By Matt Hurley | Special to Ohio Watchdog
What do you call it when a company secures public funding for a project but fails to deliver the product?
Butler County has a name for it — the “Dynus Debacle.” This project was to run fiber-optic cable to a bunch of houses in the county that turned out to be a massive fraud.
Enter New Era Broadband.
This company received a $2.2 million grant and a $738,733 loan from the federal government in stimulus funds to provide “broadband and high speed broadband services to over three thousand unserved residences, businesses and critical facilities in rural Appalachian Meigs County Ohio, providing economic development opportunities and facilitating emergency services.”
But New Era, who did not return calls for comment, is one of many on the non-compliance list for not reporting to the government on how it spent stimulus money as of April.

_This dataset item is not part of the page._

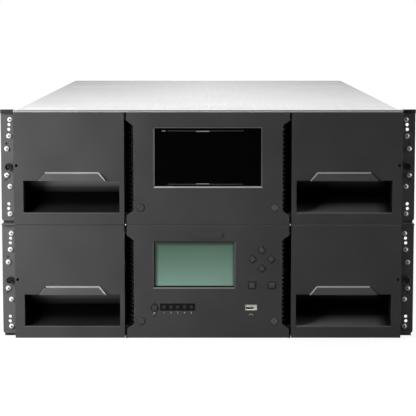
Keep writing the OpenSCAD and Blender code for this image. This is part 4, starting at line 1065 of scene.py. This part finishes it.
# %% Patterns for the rear
flange = rear + 1.2
eighth = math.radians(45)
with new_pattern("guard_spoke") as bm:
    box_into(bm, (7, -0.6, -0.6), (33, 0.6, 0.6), 0.25)
    bmesh.ops.rotate(bm, verts=bm.verts, cent=(0, 0, 0), matrix=Matrix.Rotation(eighth, 3, "Y"))
corner = 24.2
with new_pattern("guard_screw") as bm:
    turned_into(bm, [(0, 1.3), (1.7, 1.15), (2.7, 0.4), (2.9, -0.9), (0, -0.9)], (corner, 0, corner), 20)
with new_pattern("guard_slot") as bm:
    for half_x, half_z in ((1.5, 0.3), (0.3, 1.5)):
        box_into(bm, (corner - half_x, 1.0, corner - half_z), (corner + half_x, 1.38, corner + half_z))
print("patterns:", sorted(patterns))


# %% A raised frame of four bars round an opening, a dark liner and a plain label
def frame_into(bm, low_x, high_x, low_z, high_z, width, front, back, soft=0.0):
    for x0, x1, z0, z1 in ((low_x - width, high_x + width, low_z - width, low_z),
                           (low_x - width, high_x + width, high_z, high_z + width),
                           (low_x - width, low_x, low_z, high_z), (high_x, high_x + width, low_z, high_z)):
        box_into(bm, (x0, front, z0), (x1, back, z1), soft)


def liner_into(bm, low_x, high_x, low_z, high_z, bottom, mouth):
    """A thin dark box, open at its mouth, that lines a socket."""
    skin = 0.4
    gap, air = 1.2 * skin, 0.2 * skin
    frame_into(bm, low_x + gap, high_x - gap, low_z + gap, high_z - gap, skin, bottom, mouth)
    box_into(bm, (low_x + air, bottom, low_z + air), (high_x - air, bottom + skin, high_z - air))


def rear_label(name, x0, x1, z0, z1, body="library"):
    with new_piece(name, label_paper, body) as bm:
        box_into(bm, (x0, flange - 0.05, z0), (x1, flange + 0.15, z1), 0.05)


# %% Power supplies: guard, screws, inlet collar, lamp and a plain label
block("label_bar", (0.5, 0.1, 9))
for level in levels:
    body = level + "_supply"
    low = box_of(level + "_power_supply")[0]
    hub_spot = (low.x + 42, flange + 0.9, low.z + 66)
    inlet = (low.x + 40.5, low.x + 68, low.z + 9, low.z + 29)
    with new_piece(level + "_fan_guard", pin_metal, body) as bm:
        for radius in (9, 14, 19, 24, 29):
            ring_into(bm, hub_spot, radius, 0.65)
    for part_name, finish in (("guard_spoke", pin_metal), ("guard_screw", machined),
                              ("guard_slot", recess_ink)):
        grown(level + "_" + part_name + "s", in_ring, part_name, finish, body,
              Centre=metres(*hub_spot), Copies=4, Turn=(0.0, 2 * eighth, 0.0))
    with new_piece(level + "_inlet_collar", inner_plastic, body) as bm:
        frame_into(bm, *inlet, 2.4, flange - 0.2, flange + 1.4, 0.4)
    with new_piece(level + "_inlet_liner", vent_plastic, body) as bm:
        liner_into(bm, *inlet, flange - 15.8, flange)
    with new_piece(level + "_supply_lamp", green_lens, body) as bm:
        turned_into(bm, [(0, 1.4), (0.9, 1.2), (1.5, 0.5), (1.5, -0.3), (0, -0.3)],
                    (low.x + 10, flange, low.z + 91), 16)
    rear_label(level + "_supply_label", low.x + 4, low.x + 17, low.z + 9, low.z + 33, body)
    rows_of(level + "_supply_label_bars", "label_bar", bar_ink, (low.x + 5.6, flange + 0.13, low.z + 15),
            9, (1.2, 0, 0), body=body)

# %% Tape drives: socket, captive screws, lamps and number
with new_pattern("captive_screw") as bm:
    knurl = [(radius * math.cos(a), radius * math.sin(a))
             for i in range(16) for radius, a in ((2.9, math.pi * i / 8), (2.55, math.pi * (i + 0.5) / 8))]
    prism_into(bm, knurl, 5.6, 1.0, 0.25)
    turned_into(bm, [(0, 1.2), (3.6, 1.1), (3.7, -0.2), (0, -0.2)], origin, 24)
with new_pattern("screw_slot") as bm:
    box_into(bm, (-2.0, 5.3, -0.35), (2.0, 5.68, 0.35))
block("drive_contact", (0.7, 5, 0.25))
for number, drive in enumerate(("lower", "middle", "upper"), 1):
    body = drive + "_drive_sled"
    base = box_of(drive + "_tape_drive")[0].z
    for part_name, finish in (("captive_screw", machined), ("screw_slot", recess_ink)):
        rows_of(drive + "_sled_" + part_name + "s", part_name, finish, (-70, flange, base + 20),
                2, (140, 0, 0), body=body)
    with new_piece(drive + "_drive_socket", machined, body) as bm:
        frame_into(bm, -52, -22, base + 8, base + 15, 1.0, flange - 0.2, flange + 1.0, 0.2)
    rows_of(drive + "_drive_contacts", "drive_contact", gold, (-49.5, flange - 5, base + 9.6),
            18, (1.5, 0, 0), 2, (0, 0, 3.8), body)
    with new_piece(drive + "_drive_lamps", amber_lens, body) as bm:
        for x in (-63.0, -59.0):
            turned_into(bm, [(0, 1.0), (0.8, 0.8), (1.1, 0.2), (1.1, -0.3), (0, -0.3)],
                        (x, flange, base + 33), 14)
    with new_piece(drive + "_drive_number", bar_ink, body) as bm:
        digits_into(bm, str(number), 6.5, (-68, flange + 0.05, base + 10), to_rear)
    rear_label(drive + "_drive_label", -12, 34, base + 19, base + 26, body)

# %% Cards: jack shells, contacts, lamps, numbers and a label
jack = (-7, 7, -5.7, 5.7)
with new_pattern("jack_shell") as bm:
    frame_into(bm, *jack, 0.9, -0.3, 0.8, 0.15)
with new_pattern("jack_liner") as bm:
    liner_into(bm, *jack, -14.4, 0.0)
block("jack_contact", (0.45, 7, 0.3))
block("jack_lamp", (3.2, 1.2, 1.6), 0.2)
jacks, first_jack, jack_step = 3, 133, 26
for level, base in levels.items():
    start, step = (first_jack, flange, base + 33.7), (jack_step, 0, 0)
    rows_of(level + "_jack_shells", "jack_shell", machined, start, jacks, step)
    rows_of(level + "_jack_liners", "jack_liner", vent_plastic, start, jacks, step)
    rows_of(level + "_jack_contacts", "jack_contact", gold, (first_jack - 3.6, flange - 6, base + 38.3),
            8, (1.02, 0, 0), jacks, step)
    rows_of(level + "_jack_lamps", "jack_lamp", green_lens, (first_jack - 4.6, flange, base + 43.2),
            2, (9.2, 0, 0), jacks, step)
    with new_piece(level + "_jack_numbers", bar_ink) as bm:
        for k in range(jacks):
            digits_into(bm, str(k + 1), 5, (first_jack + k * jack_step, flange + 0.05, base + 21), to_rear)
    rear_label(level + "_card_label", 156, 198, base + 55, base + 68)
    rows_of(level + "_card_label_bars", "label_bar", bar_ink, (160, flange + 0.13, base + 61.5),
            22, (1.6, 0, 0))

# %% Fine mesh behind the air slots
wire_pitch, wire_size, inside = 2.4, 0.44, rear - 1.7
for level, base in levels.items():
    for label, x0, x1, z0, z1 in (("card_side", 110, 208, 90, 121), ("supply_side", -130, -91, 18, 110)):
        tag = level + "_" + label
        block(tag + "_across", (x1 - x0, wire_size, wire_size))
        block(tag + "_up", (wire_size, wire_size, z1 - z0))
        rows_of(tag + "_mesh_across", tag + "_across", screw_black, ((x0 + x1) / 2, inside, base + z0), 1,
                still, int((z1 - z0) / wire_pitch) + 1, (0, 0, wire_pitch))
        rows_of(tag + "_mesh_up", tag + "_up", screw_black, (x0, inside - 0.4, base + (z0 + z1) / 2),
                int((x1 - x0) / wire_pitch) + 1, (wire_pitch, 0, 0))
print("patterns by now:", len(patterns))

# %% Recesses of the rear screws
with new_pattern("cross_recess") as bm:
    for half_x, half_z in ((1.7, 0.35), (0.35, 1.7)):
        box_into(bm, (-half_x, -0.1, -half_z), (half_x, 0.08, half_z))
outside = box_of("panel_screws")[1].y
rear_spots = ((-98, 8), (-98, 123), (98, 8), (98, 123), (216, 8), (216, 123), (-214, 123))
grown("rear_screw_recesses", on_points, "cross_recess", recess_ink,
      places=[(x, outside, base + z) for base in levels.values() for x, z in rear_spots])

# %% [markdown]
# ## The sides and the cartridges
#
# The side walls are riveted to the shelves inside, so a row of flat rivet heads
# runs along the top and bottom of each module. The cartridges have a plain
# label with bars in the recess of the edge that faces the robot, and the
# magazines have ribs and plain column numbers on their outer sides. These can
# be seen when a magazine is drawn out.

# %% Rivets
with new_pattern("rivet") as bm:
    turned_into(bm, [(0, -0.7), (1.6, -0.55), (2.5, 0.0), (1.6, 0.55), (0, 0.7)], origin, 18, (1, 0, 0))
wall = box_of("lower_chassis")[1].x
for level, base in levels.items():
    for side, side_name in zip(sides, ("left", "right")):
        rows_of(level + "_" + side_name + "_rivets", "rivet", zinc, (side * wall, -385, base + 9),
                9, (0, 98, 0), 2, (0, 0, 114.5))

# %% Cartridge labels and their bars
block("cartridge_label", (0.3, 70, 13.2), 0.1)
bar_widths = (0.9, 0.5, 1.4, 0.5, 0.9, 0.5, 0.5, 1.4, 0.9, 0.5,
              1.4, 0.5, 0.5, 0.9, 1.4, 0.5, 0.9, 0.5, 1.4, 0.9)
with new_pattern("cartridge_bars") as bm:
    place = -24.0
    for width in bar_widths:
        box_into(bm, (-0.22, place, -1.0), (0.22, place + width, 5.2))
        place += width + 1.5
column_pitch, row_pitch = 110.5, 23.6
for name in drawers:
    low, high = box_of(name + "_cartridges")
    side = 1 if low.x > 0 else -1
    start = (side * (min(abs(low.x), abs(high.x)) + 0.72), low.y + 46.7, low.z + 11.2)
    for ending, pattern_name, finish in (("_cartridge_labels", "cartridge_label", label_paper),
                                         ("_cartridge_bars", "cartridge_bars", bar_ink)):
        rows_of(name + ending, pattern_name, finish, start, 2, (0, column_pitch, 0),
                5, (0, 0, row_pitch), name + "_drawer")

# %% Ribs, rails and plain column numbers on the magazines' outer sides
columns, first_column, rib_height, rail_rise = 4, -308.3, 112, 40
block("side_rib", (0.9, 3.0, rib_height), 0.25)
block("side_rail", (0.9, 440, 2.4), 0.25)
for name in drawers:
    body = name + "_drawer"
    low, high = box_of(name + "_magazine")
    side = 1 if low.x > 0 else -1
    outer = side * max(abs(low.x), abs(high.x))
    middle = (low.z + high.z) / 2
    rows_of(name + "_side_ribs", "side_rib", magazine_plastic,
            (outer, first_column - column_pitch / 2, middle), columns + 1, (0, column_pitch, 0), body=body)
    rows_of(name + "_side_rails", "side_rail", magazine_plastic,
            (outer, first_column + 1.5 * column_pitch, middle - rail_rise),
            1, still, 2, (0, 0, 2 * rail_rise), body=body)
    outward = Matrix.Rotation(side * math.radians(90), 4, "Z") @ to_front
    with new_piece(name + "_column_numbers", white_ink, body) as bm:
        for k in range(columns):
            place = (outer + side * 0.05, first_column + k * column_pitch, middle + 22)
            digits_into(bm, str(k + 1), 15, place, outward)

# %% The patterns have done their work
for unused in patterns.values():
    bpy.data.objects.remove(unused)

# %% [markdown]
# ## The studio
#
# A pale floor, a large lamp overhead, a key lamp to the left whose spread is
# narrowed so that the light falls off across the front, and a weak side lamp
# that grazes the right ear and picks out its screws. The world is dim behind
# the camera and brighter beyond the object, so the front stays dark and the top
# cover pale. The white of the backdrop is only for camera, glossy and
# transmitted rays, and the floor glows the same way, so neither adds light of
# its own to matt surfaces. The camera has a long lens and looks down a few
# degrees.

# %% Floor
bpy.ops.mesh.primitive_plane_add(size=40)
floor = bpy.context.object
floor.name = "floor"
sweep = Finish("pale_floor")
seen = sweep.node("LightPath", out="Is Camera Ray")
reach = sweep.node("VectorMath", {"operation": "LENGTH"}, {0: sweep.spot()}, out="Value")
glow = 0.86 + sweep.ramp(reach, 0.5, 1.6) * 0.18
paper = sweep.node("BsdfDiffuse", sockets={"Color": sweep.blend(sweep.noise(3.0), grey(0.20), grey(0.22))})
mirrored = sweep.node("LightPath", out="Is Glossy Ray") * sweep.ramp(sweep.axes()[1], -0.45, 0.45)
light = sweep.node("Emission", sockets={"Color": grey(1.0), "Strength": seen * glow + mirrored * 0.9})
both = sweep.node("AddShader", sockets={0: paper, 1: light})
sweep.node("OutputMaterial", sockets={"Surface": both})
floor.data.materials.append(sweep.material)
floor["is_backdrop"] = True

# %% World
world = bpy.data.worlds.new("studio")
bpy.context.scene.world = world
world.use_nodes = True
sky = Finish("studio_sky", world.node_tree)
facing = sky.node("SeparateXYZ", sockets={0: sky.node("TexCoord", out="Generated")}).socket.node.outputs
behind = sky.ramp(0 - Wire(sky, facing[1]), 0.0, 0.75)
ahead = sky.ramp(Wire(sky, facing[1]), 0.0, 0.75)
shiny_ray = sky.node("LightPath", out="Is Glossy Ray")
camera_ray = sky.node("LightPath", out="Is Camera Ray")
open_ray = camera_ray.sum("MAXIMUM", camera_ray, sky.node("LightPath", out="Is Transmission Ray"))
matt = 0.34 - behind * 0.33 + ahead * 0.35
shiny = 1.0 - behind * 0.95
strength = open_ray + (1 - open_ray) * (shiny_ray * shiny + (1 - shiny_ray) * matt)
backdrop = sky.node("Background", sockets={"Color": grey(1.0), "Strength": strength})
sky.node("OutputWorld", sockets={"Surface": backdrop})


# %% Lamps
def soft_box(name, place, aim, size, watts):
    lamp = bpy.data.lights.new(name, "AREA")
    lamp.shape, lamp.size, lamp.size_y, lamp.energy = "RECTANGLE", size[0], size[1], watts
    holder = bpy.data.objects.new(name, lamp)
    bpy.context.collection.objects.link(holder)
    holder.location = place
    holder.rotation_euler = (Vector(aim) - Vector(place)).to_track_quat("-Z", "Y").to_euler()
    return lamp


soft_box("overhead_lamp", (0.0, -0.15, 1.9), (0, -0.05, 0.2), (1.6, 1.2), 13.5)
key_lamp = soft_box("key_lamp", (-0.66, -0.82, 0.34), (-0.27, -0.44, 0.11), (0.3, 0.5), 2.6)
key_lamp.spread = math.radians(100)
side_lamp = soft_box("side_lamp", (1.25, -0.58, 0.16), (0.235, -0.43, 0.133), (0.25, 0.5), 0.5)
side_lamp.spread = math.radians(40)

# %% Camera
lens_mm, stand, height, tilt = 145.01, -2.3742, 0.3759, 6.581
view = bpy.data.cameras.new("camera")
camera = bpy.data.objects.new("camera", view)
bpy.context.collection.objects.link(camera)
camera.location = (0.0, stand, height)
camera.rotation_euler = (math.radians(90 - tilt), 0, 0)
view.lens, view.sensor_width, view.clip_end = lens_mm, 36.0, 80.0
scene = bpy.context.scene
scene.camera = camera
scene.view_settings.view_transform = "Standard"

# %% Compare the dressed size with the construction size and finish
low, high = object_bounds()
print("grown by:", [round(v, 5) for v in (high - low) - (cad_high - cad_low)])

The project was supposed to provide service to 8,000 people, benefit 165 businesses and six community institutions and support at least 200 jobs, according to an Aug. 4, 2010 blog post on the company’s website.
The project was to be completed two years after construction began.
Stopthecap.com‘s post from last year said the company was still waiting on the funding that it apparently got the year before from stimulus funds.
The latest news shows that New Era is trying to expand in to Washington County, but commissioners there are adamant about not spending taxpayer dollars on the project and have even refused to co-sign a $500,000 loan.
That is probably a smart move on the part of the commissioners as the public has no idea how the stimulus funds were spent.